The algorithms/coding part of that company’s interview (initial screen plus onsite combined) was easier than the phone screen at major tech companies and we basically didn’t do a system design interview.

For a while, we tried an algorithmic onsite interview question that was on the hard side but in the normal range of what you might see in a BigCo phone screen (but still easier than you’d expect to see at an onsite interview). We stopped asking the question because every new grad we interviewed failed the question (we didn’t give experienced candidates that kind of question). We simply weren’t prestigious enough to get candidates who can easily answer those questions, so it was impossible to hire using the same trendy hiring filters that everybody else had. In contemporary discussions on interviews, what we did is often called “lowering the bar”, but it’s unclear to me why we should care how high of a bar someone can jump over when little (and in some cases none) of the job they’re being hired to do involves jumping over bars. And, in the cases where you do want them to jump over bars, they’re maybe 2” high and can easily be walked over.
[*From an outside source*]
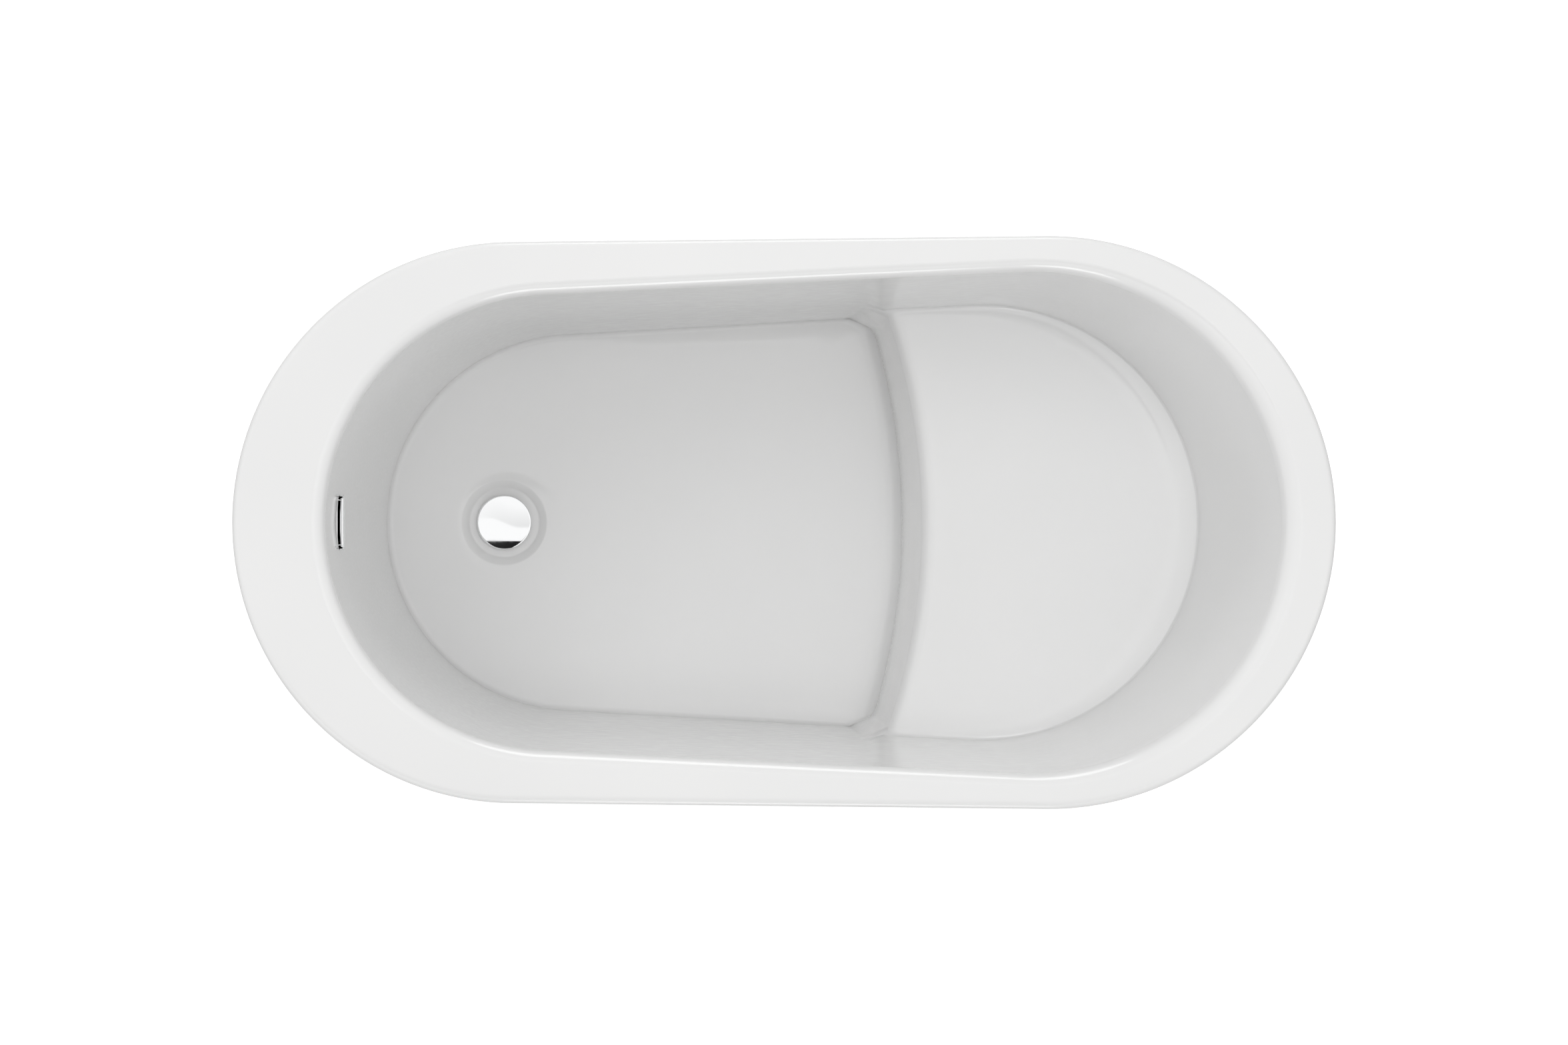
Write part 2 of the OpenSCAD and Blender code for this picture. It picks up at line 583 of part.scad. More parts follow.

When measured on actual productivity, that was the most productive company I’ve worked for. I believe the reasons for that are cultural and too complex to fully explore in this post, but I think it helped that we didn’t filter out perfectly good candidates with algorithms quizzes and assumed people could pick that stuff up on the job if we had a culture of people generally doing the right thing instead of focusing on local objectives.

If other companies want people to solve interview-level algorithms problems on the job perhaps they could try incentivizing people to solve algorithms problems (when relevant). That could be done in addition to or even instead of filtering for people who can whiteboard algorithms problems.